PROVIDED DATA:
═══
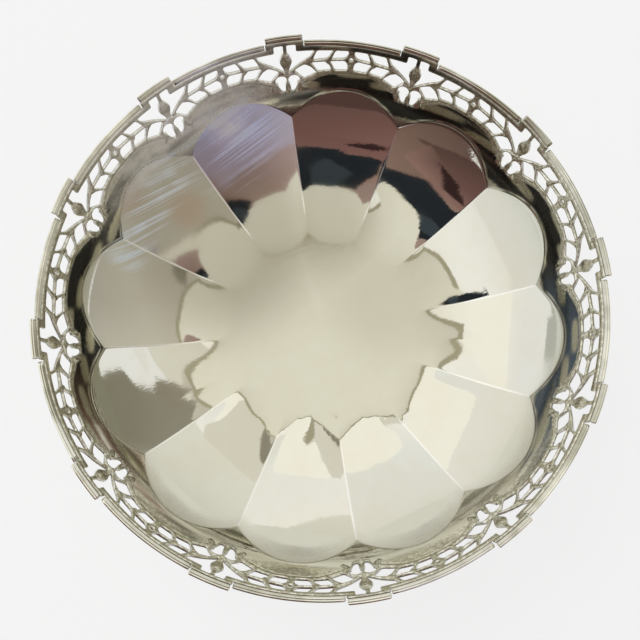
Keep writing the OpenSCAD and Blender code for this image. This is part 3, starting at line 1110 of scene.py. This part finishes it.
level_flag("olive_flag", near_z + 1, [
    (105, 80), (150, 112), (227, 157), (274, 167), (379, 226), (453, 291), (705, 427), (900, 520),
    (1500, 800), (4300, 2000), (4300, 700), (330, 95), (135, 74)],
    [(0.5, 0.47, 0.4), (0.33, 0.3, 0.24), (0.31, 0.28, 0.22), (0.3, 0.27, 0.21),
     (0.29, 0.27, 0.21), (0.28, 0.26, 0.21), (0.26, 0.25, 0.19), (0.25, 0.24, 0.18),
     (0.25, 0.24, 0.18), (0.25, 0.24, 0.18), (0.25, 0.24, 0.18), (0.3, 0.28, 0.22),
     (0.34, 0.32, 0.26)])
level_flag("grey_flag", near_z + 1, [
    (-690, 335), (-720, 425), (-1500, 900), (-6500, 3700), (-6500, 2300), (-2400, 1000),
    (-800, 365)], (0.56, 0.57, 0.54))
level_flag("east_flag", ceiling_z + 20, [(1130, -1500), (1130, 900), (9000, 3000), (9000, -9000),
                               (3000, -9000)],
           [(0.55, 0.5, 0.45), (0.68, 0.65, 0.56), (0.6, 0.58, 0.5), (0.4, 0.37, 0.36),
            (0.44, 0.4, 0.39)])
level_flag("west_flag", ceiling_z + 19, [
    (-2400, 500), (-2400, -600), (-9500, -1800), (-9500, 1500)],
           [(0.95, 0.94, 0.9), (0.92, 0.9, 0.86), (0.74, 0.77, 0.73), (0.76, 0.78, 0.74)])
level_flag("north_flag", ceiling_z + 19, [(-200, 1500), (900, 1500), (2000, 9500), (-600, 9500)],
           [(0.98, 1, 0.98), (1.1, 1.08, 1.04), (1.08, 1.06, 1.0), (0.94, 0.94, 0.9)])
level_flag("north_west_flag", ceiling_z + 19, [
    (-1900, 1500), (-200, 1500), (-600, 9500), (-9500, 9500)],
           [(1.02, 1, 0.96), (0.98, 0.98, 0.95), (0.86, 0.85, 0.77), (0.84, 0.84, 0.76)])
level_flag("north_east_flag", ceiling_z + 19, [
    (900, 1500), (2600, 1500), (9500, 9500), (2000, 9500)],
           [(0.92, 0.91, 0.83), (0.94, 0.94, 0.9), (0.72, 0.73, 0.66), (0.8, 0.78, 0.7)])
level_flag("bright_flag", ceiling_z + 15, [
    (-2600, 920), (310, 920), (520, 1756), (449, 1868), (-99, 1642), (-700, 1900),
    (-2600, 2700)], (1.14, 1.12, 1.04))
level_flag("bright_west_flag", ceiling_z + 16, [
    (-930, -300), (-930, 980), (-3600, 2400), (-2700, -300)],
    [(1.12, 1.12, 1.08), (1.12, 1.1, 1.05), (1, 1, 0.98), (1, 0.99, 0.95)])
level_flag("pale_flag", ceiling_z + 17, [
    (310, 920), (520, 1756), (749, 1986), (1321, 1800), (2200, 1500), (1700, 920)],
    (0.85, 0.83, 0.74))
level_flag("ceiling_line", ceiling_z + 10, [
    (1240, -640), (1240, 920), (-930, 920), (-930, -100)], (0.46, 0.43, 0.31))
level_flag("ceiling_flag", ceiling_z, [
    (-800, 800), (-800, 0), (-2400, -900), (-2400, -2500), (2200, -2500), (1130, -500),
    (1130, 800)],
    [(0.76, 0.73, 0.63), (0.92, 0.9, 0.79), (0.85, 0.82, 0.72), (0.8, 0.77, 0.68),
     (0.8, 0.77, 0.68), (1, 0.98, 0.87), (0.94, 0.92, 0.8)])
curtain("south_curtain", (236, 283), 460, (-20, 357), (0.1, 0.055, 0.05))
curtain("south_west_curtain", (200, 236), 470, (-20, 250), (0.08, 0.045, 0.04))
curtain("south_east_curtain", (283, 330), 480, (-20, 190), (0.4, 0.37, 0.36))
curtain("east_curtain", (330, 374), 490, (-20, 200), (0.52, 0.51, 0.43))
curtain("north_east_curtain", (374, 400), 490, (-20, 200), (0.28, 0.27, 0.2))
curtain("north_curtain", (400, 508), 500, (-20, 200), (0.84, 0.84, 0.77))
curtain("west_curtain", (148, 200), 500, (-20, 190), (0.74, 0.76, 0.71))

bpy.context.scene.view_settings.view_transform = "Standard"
═══
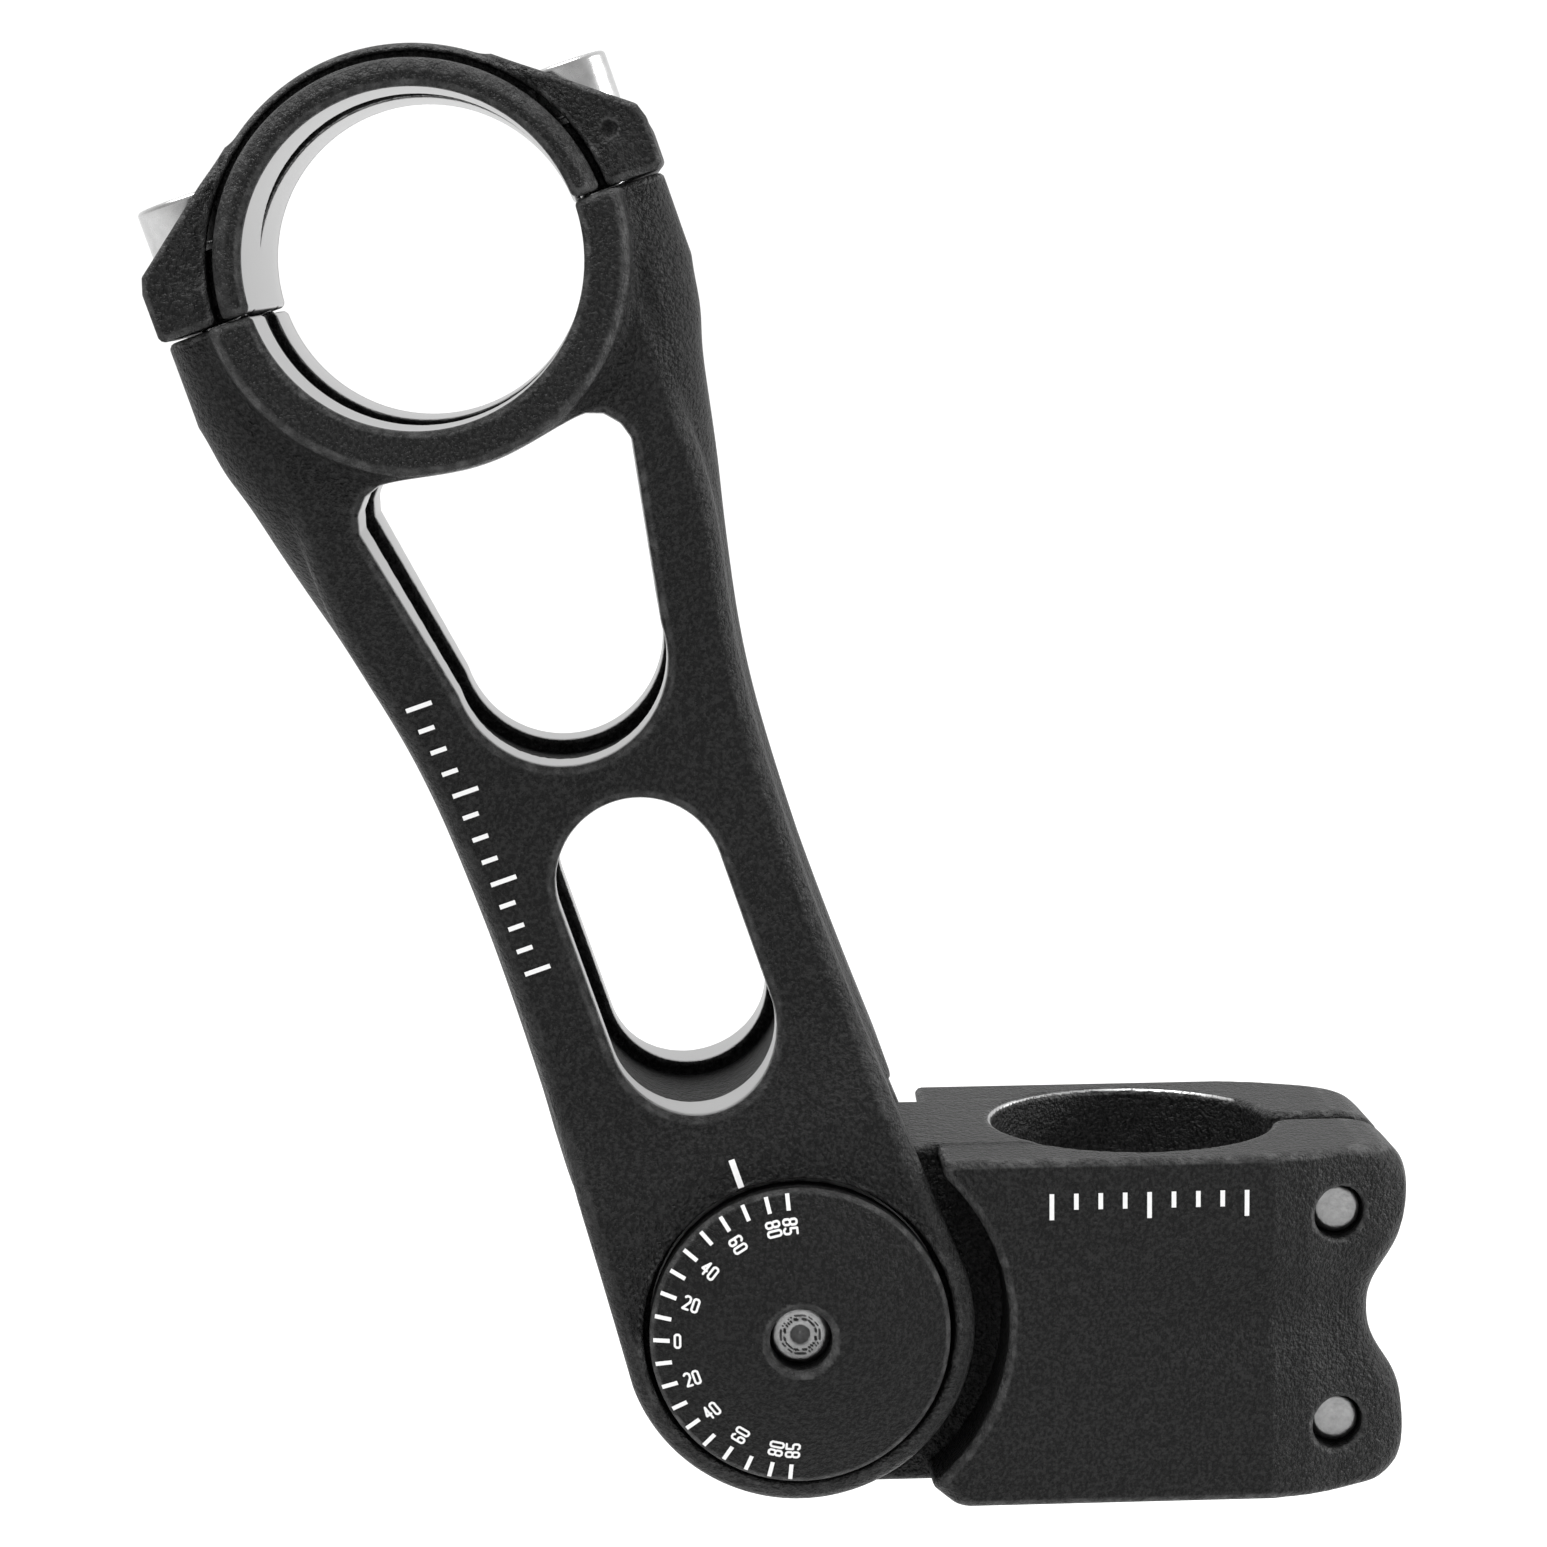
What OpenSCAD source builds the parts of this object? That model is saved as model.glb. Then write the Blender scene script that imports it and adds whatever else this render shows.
═══
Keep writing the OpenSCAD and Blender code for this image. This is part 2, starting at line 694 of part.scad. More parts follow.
═══
PROBLEM STATEMENT:
Copy each line holding the word "image" from the listing above.

PROBLEM SOLUTION:
Keep writing the OpenSCAD and Blender code for this image. This is part 3, starting at line 1110 of scene.py. This part finishes it.
Keep writing the OpenSCAD and Blender code for this image. This is part 2, starting at line 694 of part.scad. More parts follow.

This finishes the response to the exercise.